Complete step-by-step answer:
Let $\Delta ABC$ be a triangle whose vertices are given to us
Hence,$A = \widehat i - \widehat j + 2\widehat k$
$B = 2\widehat i + \widehat j - \widehat k$
$C = 3\widehat i - \widehat j + 2\widehat k$

We can write the vertices in terms of position vectors as
$\overline {OA} = \widehat i - \widehat j + 2\widehat k$
$\overline {OB} = 2\widehat i + \widehat j - \widehat k$
$\overline {OC} = 3\widehat i - \widehat j + 2\widehat k$
We know that, area of a triangle in vector form is given as
Area of triangle$ = \dfrac{1}{2}\left| {\overrightarrow {AB} \times \overrightarrow {AC} } \right|$
Where, AB and BC are the adjacent sides of the triangle.
We can find AB as
$\overrightarrow {AB} = \overrightarrow {OB} - \overrightarrow {OA} $
$ = 2\widehat i + \widehat j - \widehat k - (\widehat i - \widehat j + 2\widehat k)$
$ = \left( {2 - 1} \right)\widehat i + \left( {1 + 1} \right)\widehat j + \left( { - 1 - 2} \right)\widehat k$
\[ \Rightarrow \overrightarrow {AB} = \widehat i + 2\widehat j - 3\widehat k\]

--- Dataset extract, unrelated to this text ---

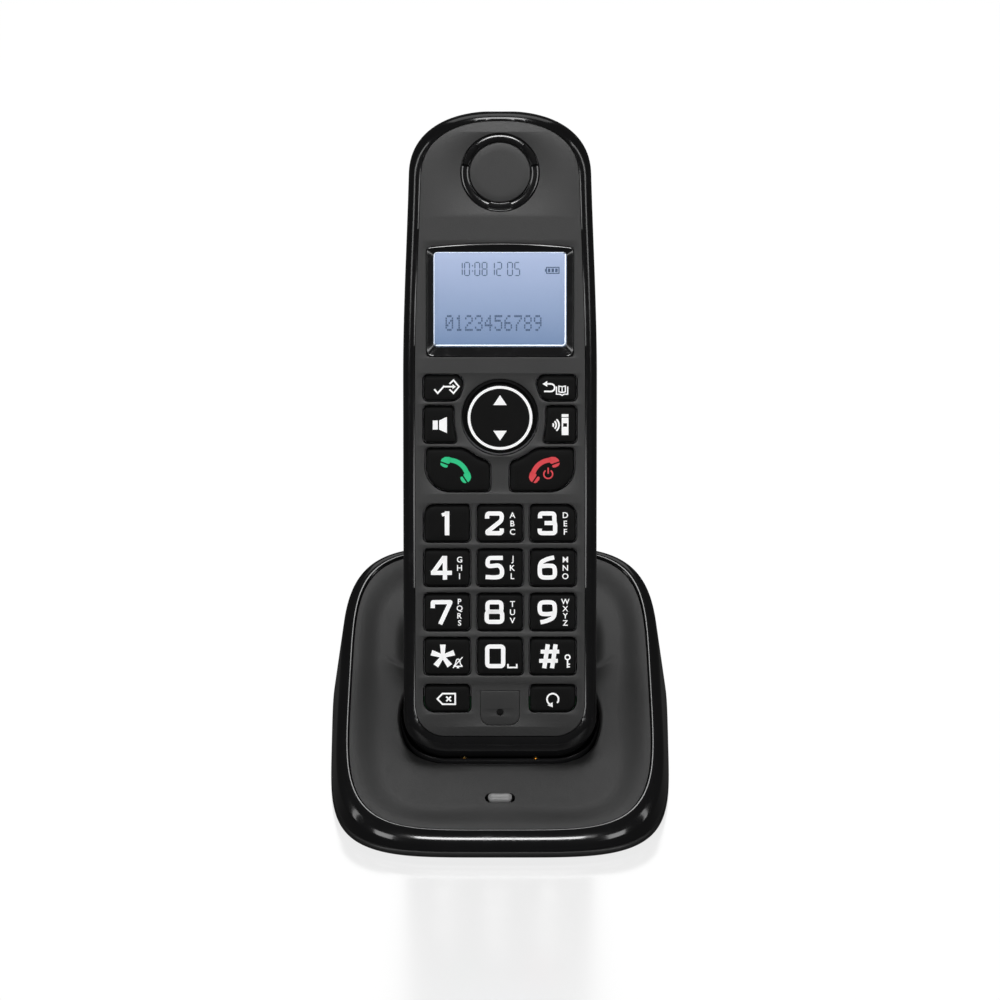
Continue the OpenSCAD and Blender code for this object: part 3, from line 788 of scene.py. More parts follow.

In the same way, we can find AC as
 $\overrightarrow {AC} = \overrightarrow {OC} - \overrightarrow {OA} $
$ = 3\widehat i - \widehat j + 2\widehat k - (\widehat i - \widehat j + 2\widehat k)$
$ = \left( {3 - 1} \right)\widehat i + \left( { - 1 + 1} \right)\widehat j + \left( {2 - 2} \right)\widehat k$
$ = 2\widehat i + 0\widehat j + 0\widehat k$
$ \Rightarrow \overrightarrow {AC} = 2\widehat i$
Cross product of two vectors is given by determinants as
$\overrightarrow {AB} \times \overrightarrow {AC} =
\begin{vmatrix} {\widehat i}&{\widehat j}&{\widehat k} \\
  {{a_1}}&{{a_2}}&{{a_3}} \\
  {{b_1}}&{{b_2}}&{{b_3}} \\
\end{vmatrix}$
Using this formula of determinant, we can write
$\overrightarrow {AB} \times \overrightarrow {AC}=
\begin{vmatrix} {\widehat i}&{\widehat j}&{\widehat k} \\
  1&2&{ - 3} \\
  2&0&0
\end{vmatrix}$
Expanding the determinant, we get
$\overrightarrow {AB} \times \overrightarrow {AC} = \widehat i\left( {0 - 0} \right) - \widehat j\left( {0 + 6} \right) + \widehat k\left( {0 - 4} \right)$
$ = - 6\widehat j - 4\widehat k$
$\overrightarrow {AB} \times \overrightarrow {AC} = - 6\widehat j - 4\widehat k$
Now using the formula of area of a triangle in vector form, we can write
$ \dfrac{1}{2}\left| {\overrightarrow {AB} \times \overrightarrow {AC} } \right| = \dfrac{1}{2}\left| { - 6\widehat j - 4\widehat k} \right|$
Since $\left| {a\widehat i + b\widehat j + c\widehat k} \right| = \sqrt {{a^2} + {b^2} + {c^2}} $
We can write
$\dfrac{1}{2}\left| {\overline {AB} \times \overline {BC} } \right| = \dfrac{1}{2}\sqrt {{{\left( { - 6} \right)}^2} + {{\left( { - 4} \right)}^2}} $
$ = \dfrac{1}{2}\sqrt {36 + 16} $
$ = \dfrac{1}{2}\sqrt {52} $
We would take $2$ inside the square root sign to simplify the expression
$ = \sqrt {\dfrac{{52}}{4}} $
$ = \sqrt {13} $
Hence the area of the triangle is $\sqrt {13} $ square units.
Therefore, from the above explanation, the correct answer is, option (D) $\sqrt {13} $
So, the correct answer is “Option C”.

Note: In this question, we got, $\overrightarrow {AB} \times \overrightarrow {AC} = - 6\widehat j - 4\widehat k$. Do not get confused with it or think that the answer is wrong as the area cannot be negative. Remember that a cross product is a vector product. So negative sign in this case only represents the direction of the product and not the magnitude of the product. Area is given by the magnitude of the product. That is why we take the magnitude of the cross product that we get. So, whether the cross product is negative or not, the magnitude will always be a positive quantity.